**Data block:**

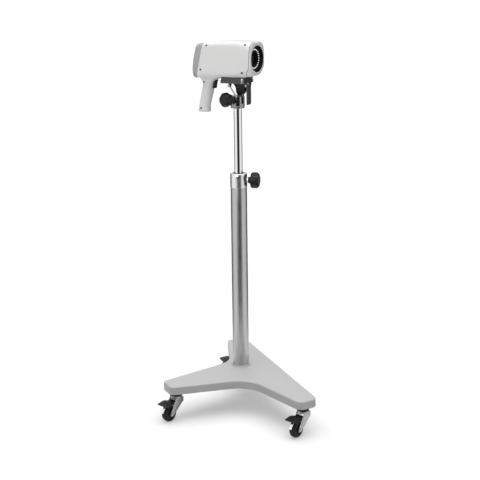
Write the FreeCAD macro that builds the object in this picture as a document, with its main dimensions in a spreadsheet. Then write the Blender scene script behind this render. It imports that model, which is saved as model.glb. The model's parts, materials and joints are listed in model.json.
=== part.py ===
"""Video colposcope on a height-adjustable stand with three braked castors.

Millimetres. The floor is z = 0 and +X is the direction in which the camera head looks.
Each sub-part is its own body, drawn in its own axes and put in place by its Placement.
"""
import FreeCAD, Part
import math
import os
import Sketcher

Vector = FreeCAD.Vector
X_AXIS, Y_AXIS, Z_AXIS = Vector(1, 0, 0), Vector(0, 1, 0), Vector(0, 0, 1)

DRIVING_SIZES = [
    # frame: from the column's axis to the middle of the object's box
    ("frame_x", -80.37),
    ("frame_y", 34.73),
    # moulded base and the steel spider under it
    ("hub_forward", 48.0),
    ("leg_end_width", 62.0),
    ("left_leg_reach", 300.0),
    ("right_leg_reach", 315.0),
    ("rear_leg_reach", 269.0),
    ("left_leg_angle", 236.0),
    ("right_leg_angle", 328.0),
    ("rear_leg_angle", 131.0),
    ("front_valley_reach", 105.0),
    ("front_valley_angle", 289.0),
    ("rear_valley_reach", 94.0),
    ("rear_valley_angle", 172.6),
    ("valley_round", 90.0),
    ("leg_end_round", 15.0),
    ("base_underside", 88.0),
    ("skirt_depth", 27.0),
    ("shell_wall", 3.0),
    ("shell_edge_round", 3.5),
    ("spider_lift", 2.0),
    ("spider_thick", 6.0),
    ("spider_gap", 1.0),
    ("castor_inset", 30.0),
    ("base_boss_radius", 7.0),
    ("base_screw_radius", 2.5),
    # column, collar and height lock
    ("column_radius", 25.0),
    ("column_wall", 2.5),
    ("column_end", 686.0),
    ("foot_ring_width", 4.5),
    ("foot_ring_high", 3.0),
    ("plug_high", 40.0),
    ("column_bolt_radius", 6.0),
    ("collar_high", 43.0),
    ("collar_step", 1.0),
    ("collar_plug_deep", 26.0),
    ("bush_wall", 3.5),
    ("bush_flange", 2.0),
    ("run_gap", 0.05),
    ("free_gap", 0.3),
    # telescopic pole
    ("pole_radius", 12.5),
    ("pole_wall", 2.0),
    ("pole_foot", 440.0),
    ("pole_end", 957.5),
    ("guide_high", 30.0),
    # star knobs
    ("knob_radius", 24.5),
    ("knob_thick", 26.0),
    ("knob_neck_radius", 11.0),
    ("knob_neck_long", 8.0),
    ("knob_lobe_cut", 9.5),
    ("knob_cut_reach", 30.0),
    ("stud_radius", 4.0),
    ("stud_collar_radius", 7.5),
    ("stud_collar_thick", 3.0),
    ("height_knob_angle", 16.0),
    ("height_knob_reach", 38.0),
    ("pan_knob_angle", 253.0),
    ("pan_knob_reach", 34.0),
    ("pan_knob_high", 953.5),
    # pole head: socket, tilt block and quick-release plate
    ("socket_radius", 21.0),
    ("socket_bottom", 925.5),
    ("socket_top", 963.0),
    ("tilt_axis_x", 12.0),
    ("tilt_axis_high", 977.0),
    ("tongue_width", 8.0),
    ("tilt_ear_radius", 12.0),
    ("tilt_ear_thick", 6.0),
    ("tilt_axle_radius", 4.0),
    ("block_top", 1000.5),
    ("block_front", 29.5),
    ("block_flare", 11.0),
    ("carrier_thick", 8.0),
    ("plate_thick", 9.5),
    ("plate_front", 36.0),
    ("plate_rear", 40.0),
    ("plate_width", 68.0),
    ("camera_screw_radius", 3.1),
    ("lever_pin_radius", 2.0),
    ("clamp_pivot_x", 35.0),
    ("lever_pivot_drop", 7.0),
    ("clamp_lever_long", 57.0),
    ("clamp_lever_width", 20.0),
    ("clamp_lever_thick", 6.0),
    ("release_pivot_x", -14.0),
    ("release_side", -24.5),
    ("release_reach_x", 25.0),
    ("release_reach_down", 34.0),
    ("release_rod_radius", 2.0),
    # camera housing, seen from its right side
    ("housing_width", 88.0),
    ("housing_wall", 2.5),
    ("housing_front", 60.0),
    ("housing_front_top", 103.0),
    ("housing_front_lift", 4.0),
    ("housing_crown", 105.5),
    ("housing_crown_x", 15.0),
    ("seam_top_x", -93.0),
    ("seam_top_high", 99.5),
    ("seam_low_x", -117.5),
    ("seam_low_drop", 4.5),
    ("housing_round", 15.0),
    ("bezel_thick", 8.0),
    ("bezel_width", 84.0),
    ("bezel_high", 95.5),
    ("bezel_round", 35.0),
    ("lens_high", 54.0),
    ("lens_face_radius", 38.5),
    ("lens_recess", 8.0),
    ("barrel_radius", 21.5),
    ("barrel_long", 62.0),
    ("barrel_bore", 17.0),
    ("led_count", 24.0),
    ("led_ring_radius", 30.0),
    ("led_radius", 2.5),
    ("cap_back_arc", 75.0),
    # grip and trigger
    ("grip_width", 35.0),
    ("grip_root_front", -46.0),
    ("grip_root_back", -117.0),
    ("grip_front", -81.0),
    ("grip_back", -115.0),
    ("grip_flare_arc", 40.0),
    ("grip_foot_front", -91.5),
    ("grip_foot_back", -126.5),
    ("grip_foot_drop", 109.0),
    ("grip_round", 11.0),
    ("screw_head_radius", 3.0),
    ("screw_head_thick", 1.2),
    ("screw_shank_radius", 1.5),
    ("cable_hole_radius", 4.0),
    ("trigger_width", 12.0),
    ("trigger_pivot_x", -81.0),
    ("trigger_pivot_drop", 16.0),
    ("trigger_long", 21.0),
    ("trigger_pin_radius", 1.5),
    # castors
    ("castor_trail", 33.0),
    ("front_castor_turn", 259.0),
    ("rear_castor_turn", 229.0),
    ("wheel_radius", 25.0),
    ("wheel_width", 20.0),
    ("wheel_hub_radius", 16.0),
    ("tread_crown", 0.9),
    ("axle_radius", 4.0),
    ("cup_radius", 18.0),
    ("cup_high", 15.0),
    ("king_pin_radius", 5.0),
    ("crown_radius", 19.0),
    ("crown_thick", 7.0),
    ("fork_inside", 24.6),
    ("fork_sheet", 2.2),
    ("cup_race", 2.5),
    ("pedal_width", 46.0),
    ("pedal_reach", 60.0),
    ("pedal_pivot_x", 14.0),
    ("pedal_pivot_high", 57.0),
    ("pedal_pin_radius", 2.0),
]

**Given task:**
Output exactly the leading lines of the data, up to and including the line marked by "X_AXIS, Y_AXIS, Z_AXIS".

**Written response:**
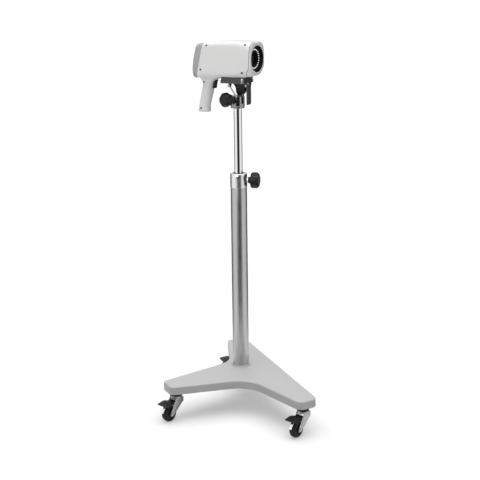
Write the FreeCAD macro that builds the object in this picture as a document, with its main dimensions in a spreadsheet. Then write the Blender scene script behind this render. It imports that model, which is saved as model.glb. The model's parts, materials and joints are listed in model.json.
=== part.py ===
"""Video colposcope on a height-adjustable stand with three braked castors.

Millimetres. The floor is z = 0 and +X is the direction in which the camera head looks.
Each sub-part is its own body, drawn in its own axes and put in place by its Placement.
"""
import FreeCAD, Part
import math
import os
import Sketcher

Vector = FreeCAD.Vector
X_AXIS, Y_AXIS, Z_AXIS = Vector(1, 0, 0), Vector(0, 1, 0), Vector(0, 0, 1)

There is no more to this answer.